• **Task statement**
Repeat all of the records verbatim.

========

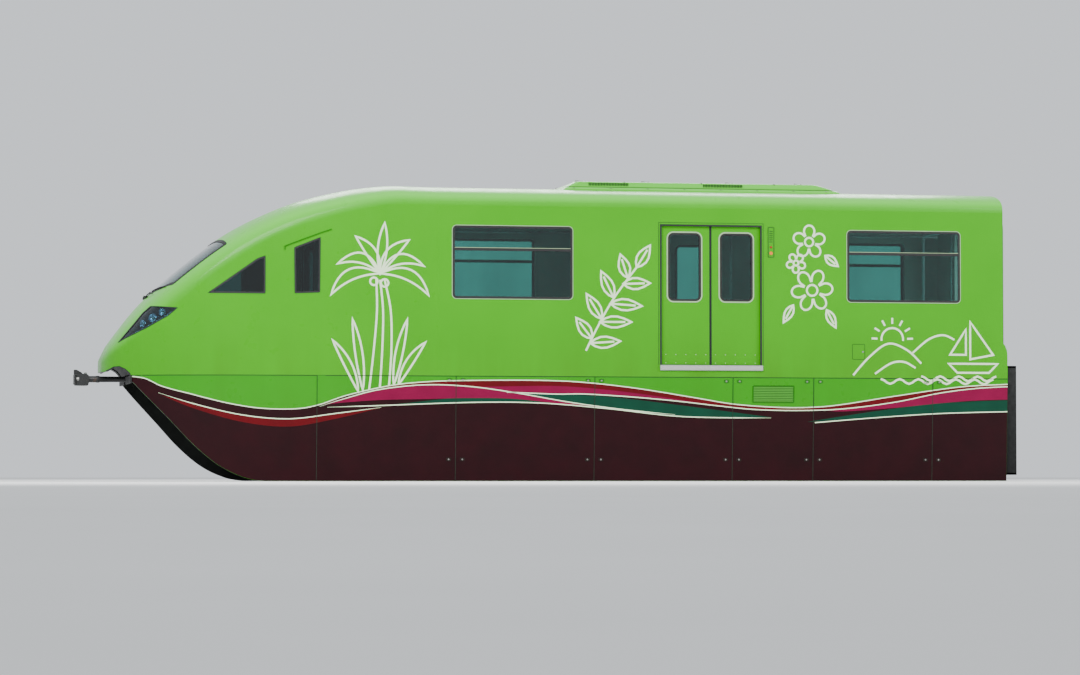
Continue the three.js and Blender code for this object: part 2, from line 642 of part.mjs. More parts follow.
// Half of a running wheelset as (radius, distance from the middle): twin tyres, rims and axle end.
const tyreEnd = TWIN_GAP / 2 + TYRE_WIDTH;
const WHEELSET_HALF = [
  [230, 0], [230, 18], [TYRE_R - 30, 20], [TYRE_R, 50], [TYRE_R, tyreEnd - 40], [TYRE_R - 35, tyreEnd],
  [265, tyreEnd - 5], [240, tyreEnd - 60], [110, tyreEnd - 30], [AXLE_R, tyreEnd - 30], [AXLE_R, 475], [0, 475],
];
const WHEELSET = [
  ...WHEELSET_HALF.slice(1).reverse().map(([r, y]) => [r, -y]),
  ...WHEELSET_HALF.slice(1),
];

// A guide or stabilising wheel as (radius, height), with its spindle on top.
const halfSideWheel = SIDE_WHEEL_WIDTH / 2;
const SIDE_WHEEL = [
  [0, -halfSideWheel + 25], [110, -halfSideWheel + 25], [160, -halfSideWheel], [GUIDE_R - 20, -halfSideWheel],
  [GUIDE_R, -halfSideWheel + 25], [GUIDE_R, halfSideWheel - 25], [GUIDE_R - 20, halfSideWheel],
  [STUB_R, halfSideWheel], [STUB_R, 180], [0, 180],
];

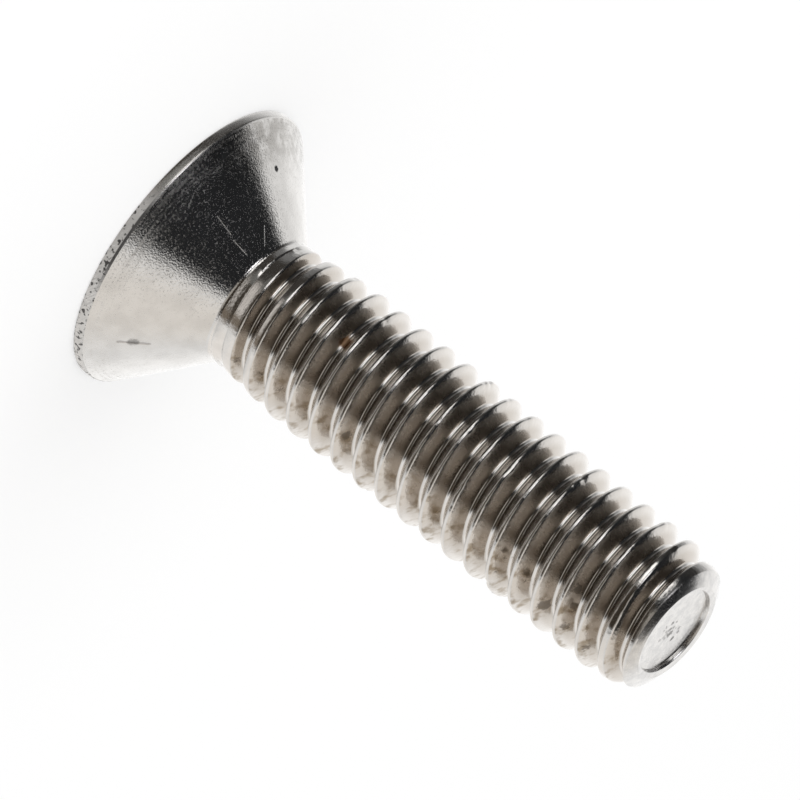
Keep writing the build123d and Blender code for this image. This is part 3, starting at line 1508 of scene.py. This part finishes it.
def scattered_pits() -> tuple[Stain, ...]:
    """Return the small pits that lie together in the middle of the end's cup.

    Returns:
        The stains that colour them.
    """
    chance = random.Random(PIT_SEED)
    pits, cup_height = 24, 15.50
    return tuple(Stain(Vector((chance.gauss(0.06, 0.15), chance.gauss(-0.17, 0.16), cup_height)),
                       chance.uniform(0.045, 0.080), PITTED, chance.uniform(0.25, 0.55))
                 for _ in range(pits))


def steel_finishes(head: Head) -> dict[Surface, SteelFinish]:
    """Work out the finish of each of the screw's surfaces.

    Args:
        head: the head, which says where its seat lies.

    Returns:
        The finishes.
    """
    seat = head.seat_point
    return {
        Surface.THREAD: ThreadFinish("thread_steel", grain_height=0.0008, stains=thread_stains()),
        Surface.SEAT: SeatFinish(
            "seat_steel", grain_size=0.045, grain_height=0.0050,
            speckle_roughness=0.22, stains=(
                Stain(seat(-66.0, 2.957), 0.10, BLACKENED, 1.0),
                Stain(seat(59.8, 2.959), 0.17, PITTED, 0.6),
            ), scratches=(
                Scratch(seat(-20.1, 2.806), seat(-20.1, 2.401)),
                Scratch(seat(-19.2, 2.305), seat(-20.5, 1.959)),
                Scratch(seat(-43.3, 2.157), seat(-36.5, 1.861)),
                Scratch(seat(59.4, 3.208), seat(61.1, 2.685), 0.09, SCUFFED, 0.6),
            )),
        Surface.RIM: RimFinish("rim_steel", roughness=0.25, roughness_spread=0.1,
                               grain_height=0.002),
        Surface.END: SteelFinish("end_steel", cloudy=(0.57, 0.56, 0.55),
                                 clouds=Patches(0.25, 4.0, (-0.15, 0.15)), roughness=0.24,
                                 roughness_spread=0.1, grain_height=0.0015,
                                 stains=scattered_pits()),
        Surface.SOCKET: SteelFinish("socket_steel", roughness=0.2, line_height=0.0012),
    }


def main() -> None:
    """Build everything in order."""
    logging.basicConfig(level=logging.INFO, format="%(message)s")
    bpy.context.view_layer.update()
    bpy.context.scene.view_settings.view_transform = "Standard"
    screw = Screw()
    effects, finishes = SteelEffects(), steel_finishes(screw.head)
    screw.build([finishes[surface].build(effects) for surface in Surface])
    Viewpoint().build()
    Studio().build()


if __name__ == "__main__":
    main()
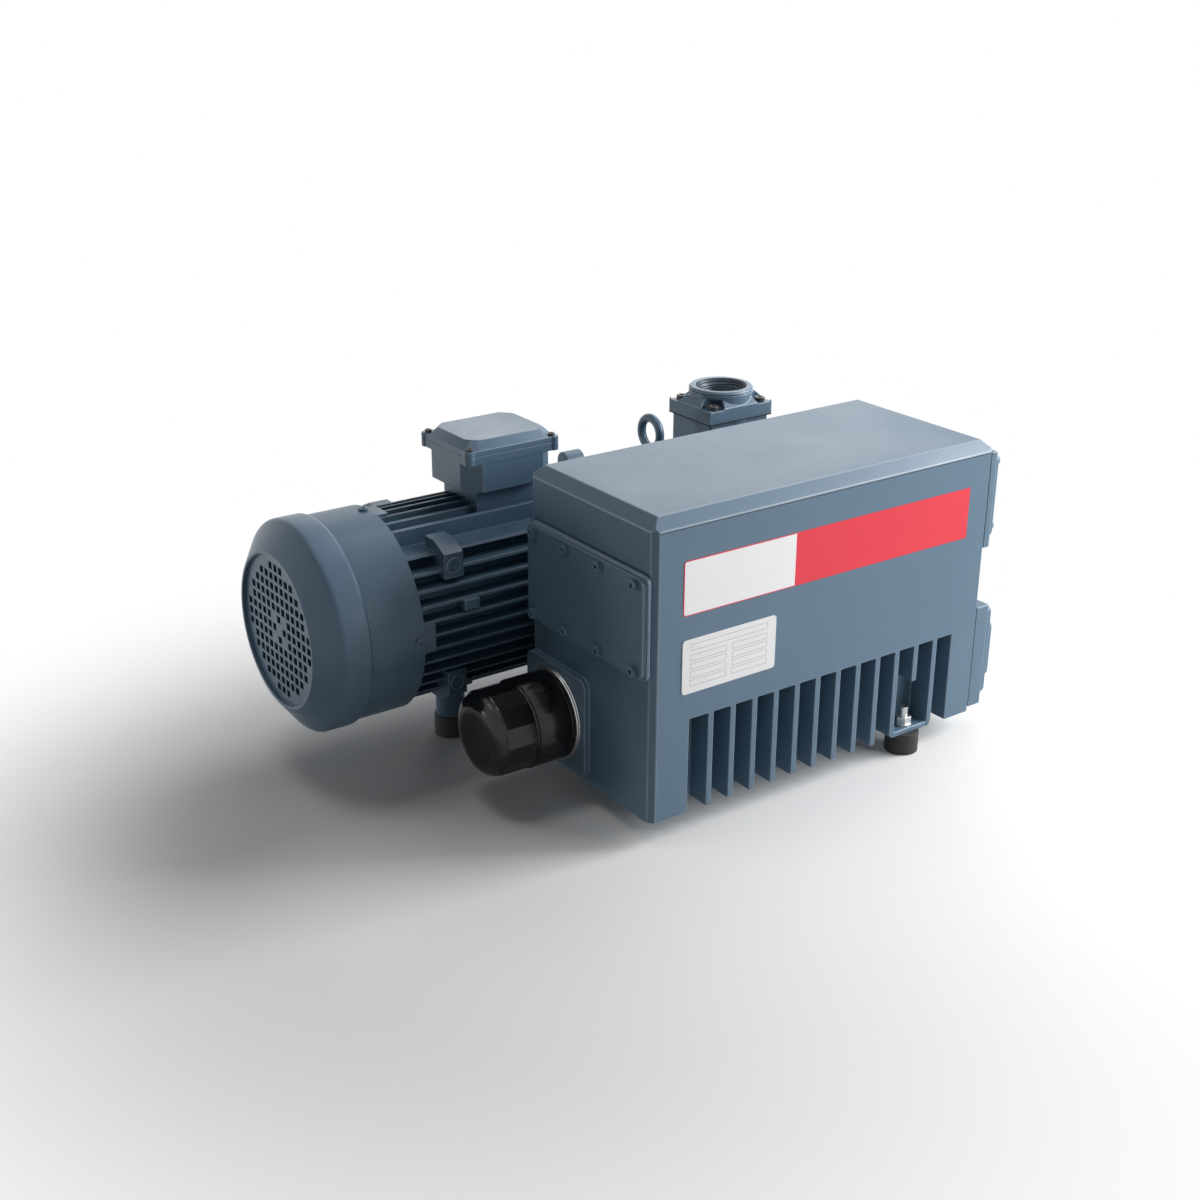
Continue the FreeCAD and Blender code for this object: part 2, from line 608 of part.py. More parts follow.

========

• **The output**
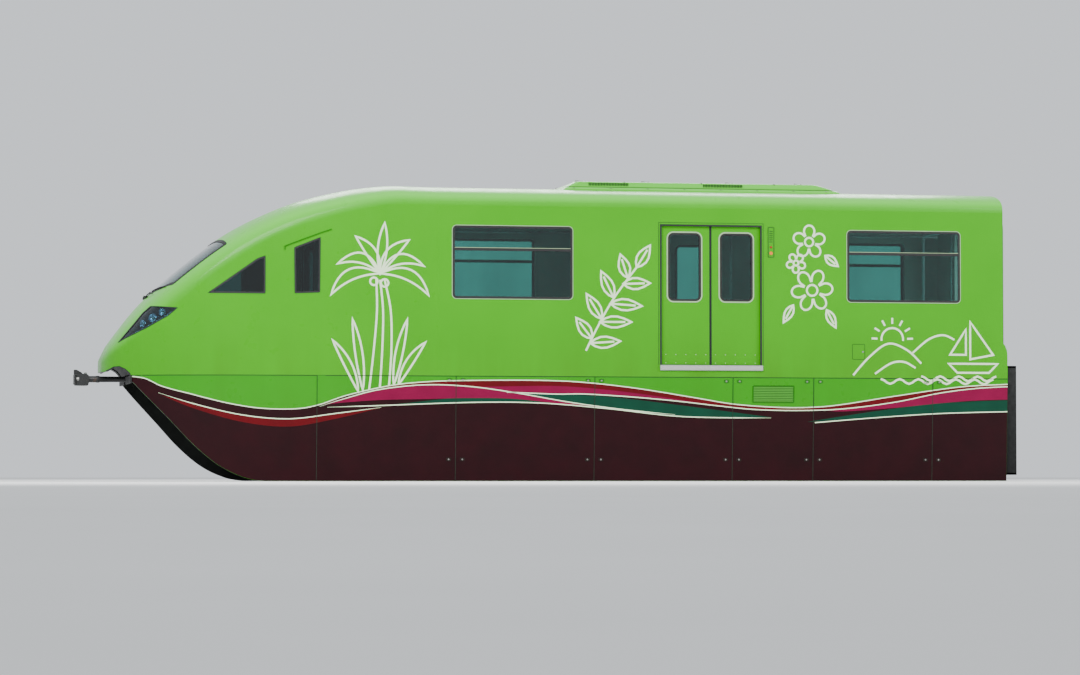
Continue the three.js and Blender code for this object: part 2, from line 642 of part.mjs. More parts follow.
// Half of a running wheelset as (radius, distance from the middle): twin tyres, rims and axle end.
const tyreEnd = TWIN_GAP / 2 + TYRE_WIDTH;
const WHEELSET_HALF = [
  [230, 0], [230, 18], [TYRE_R - 30, 20], [TYRE_R, 50], [TYRE_R, tyreEnd - 40], [TYRE_R - 35, tyreEnd],
  [265, tyreEnd - 5], [240, tyreEnd - 60], [110, tyreEnd - 30], [AXLE_R, tyreEnd - 30], [AXLE_R, 475], [0, 475],
];
const WHEELSET = [
  ...WHEELSET_HALF.slice(1).reverse().map(([r, y]) => [r, -y]),
  ...WHEELSET_HALF.slice(1),
];

// A guide or stabilising wheel as (radius, height), with its spindle on top.
const halfSideWheel = SIDE_WHEEL_WIDTH / 2;
const SIDE_WHEEL = [
  [0, -halfSideWheel + 25], [110, -halfSideWheel + 25], [160, -halfSideWheel], [GUIDE_R - 20, -halfSideWheel],
  [GUIDE_R, -halfSideWheel + 25], [GUIDE_R, halfSideWheel - 25], [GUIDE_R - 20, halfSideWheel],
  [STUB_R, halfSideWheel], [STUB_R, 180], [0, 180],
];

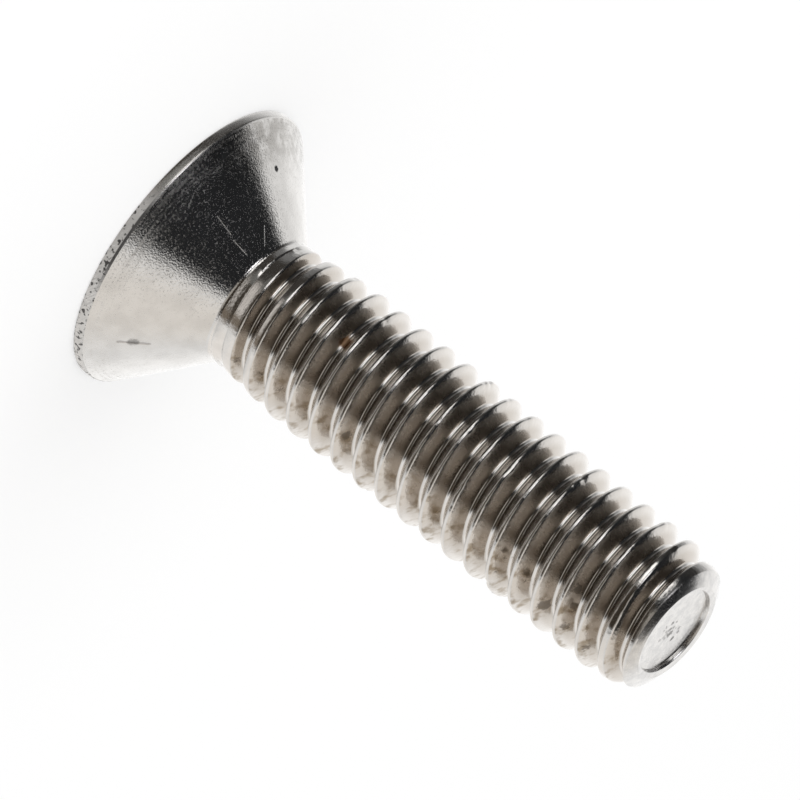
Keep writing the build123d and Blender code for this image. This is part 3, starting at line 1508 of scene.py. This part finishes it.
def scattered_pits() -> tuple[Stain, ...]:
    """Return the small pits that lie together in the middle of the end's cup.

    Returns:
        The stains that colour them.
    """
    chance = random.Random(PIT_SEED)
    pits, cup_height = 24, 15.50
    return tuple(Stain(Vector((chance.gauss(0.06, 0.15), chance.gauss(-0.17, 0.16), cup_height)),
                       chance.uniform(0.045, 0.080), PITTED, chance.uniform(0.25, 0.55))
                 for _ in range(pits))


def steel_finishes(head: Head) -> dict[Surface, SteelFinish]:
    """Work out the finish of each of the screw's surfaces.

    Args:
        head: the head, which says where its seat lies.

    Returns:
        The finishes.
    """
    seat = head.seat_point
    return {
        Surface.THREAD: ThreadFinish("thread_steel", grain_height=0.0008, stains=thread_stains()),
        Surface.SEAT: SeatFinish(
            "seat_steel", grain_size=0.045, grain_height=0.0050,
            speckle_roughness=0.22, stains=(
                Stain(seat(-66.0, 2.957), 0.10, BLACKENED, 1.0),
                Stain(seat(59.8, 2.959), 0.17, PITTED, 0.6),
            ), scratches=(
                Scratch(seat(-20.1, 2.806), seat(-20.1, 2.401)),
                Scratch(seat(-19.2, 2.305), seat(-20.5, 1.959)),
                Scratch(seat(-43.3, 2.157), seat(-36.5, 1.861)),
                Scratch(seat(59.4, 3.208), seat(61.1, 2.685), 0.09, SCUFFED, 0.6),
            )),
        Surface.RIM: RimFinish("rim_steel", roughness=0.25, roughness_spread=0.1,
                               grain_height=0.002),
        Surface.END: SteelFinish("end_steel", cloudy=(0.57, 0.56, 0.55),
                                 clouds=Patches(0.25, 4.0, (-0.15, 0.15)), roughness=0.24,
                                 roughness_spread=0.1, grain_height=0.0015,
                                 stains=scattered_pits()),
        Surface.SOCKET: SteelFinish("socket_steel", roughness=0.2, line_height=0.0012),
    }


def main() -> None:
    """Build everything in order."""
    logging.basicConfig(level=logging.INFO, format="%(message)s")
    bpy.context.view_layer.update()
    bpy.context.scene.view_settings.view_transform = "Standard"
    screw = Screw()
    effects, finishes = SteelEffects(), steel_finishes(screw.head)
    screw.build([finishes[surface].build(effects) for surface in Surface])
    Viewpoint().build()
    Studio().build()


if __name__ == "__main__":
    main()
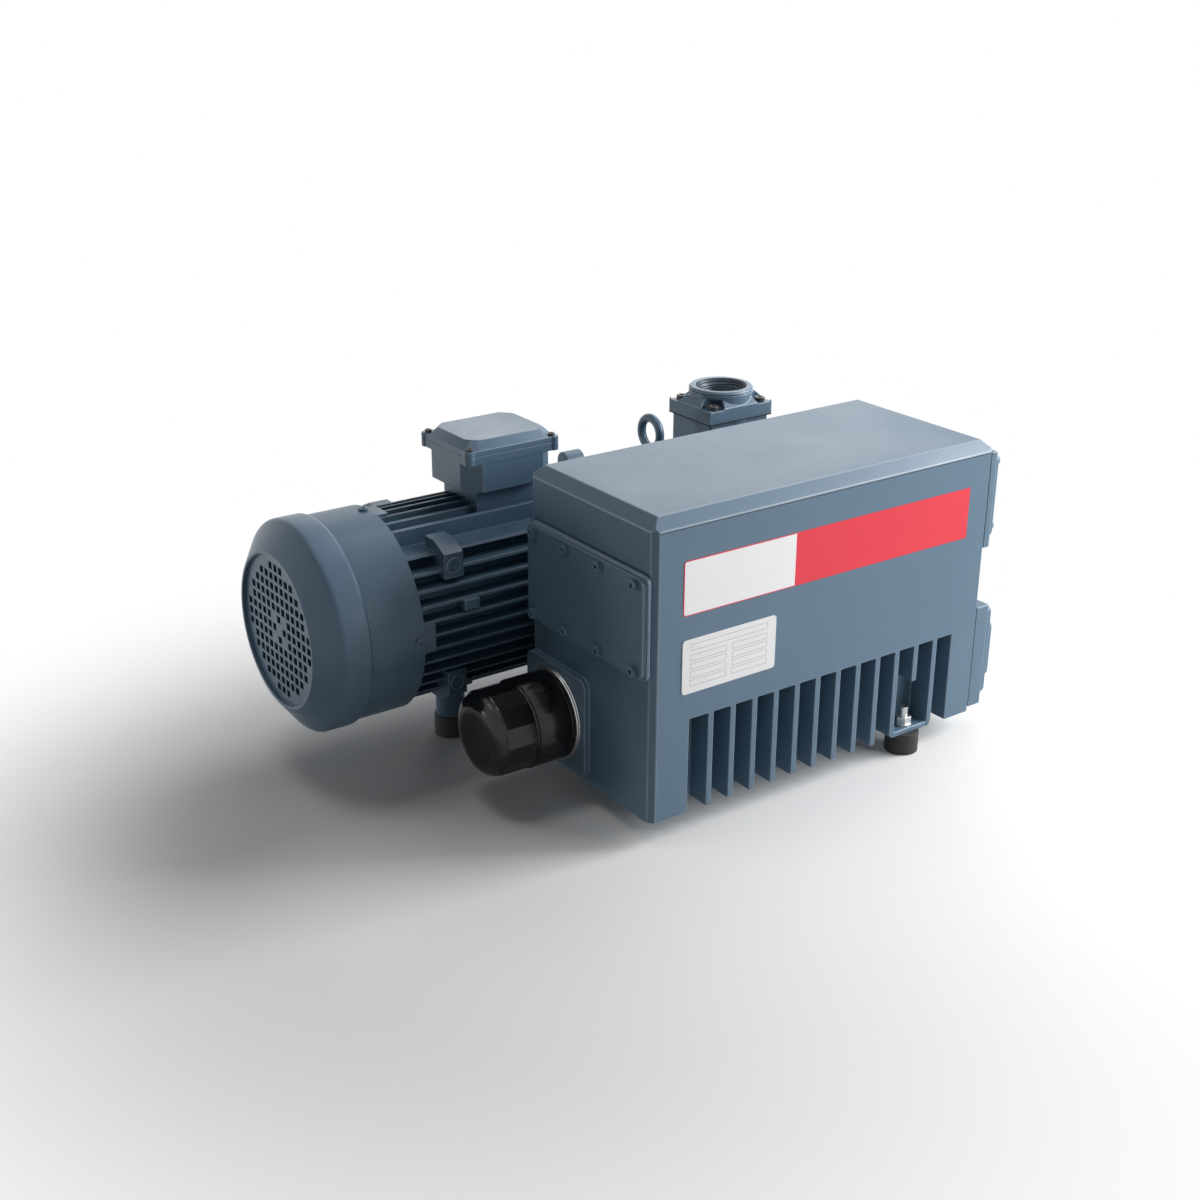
Continue the FreeCAD and Blender code for this object: part 2, from line 608 of part.py. More parts follow.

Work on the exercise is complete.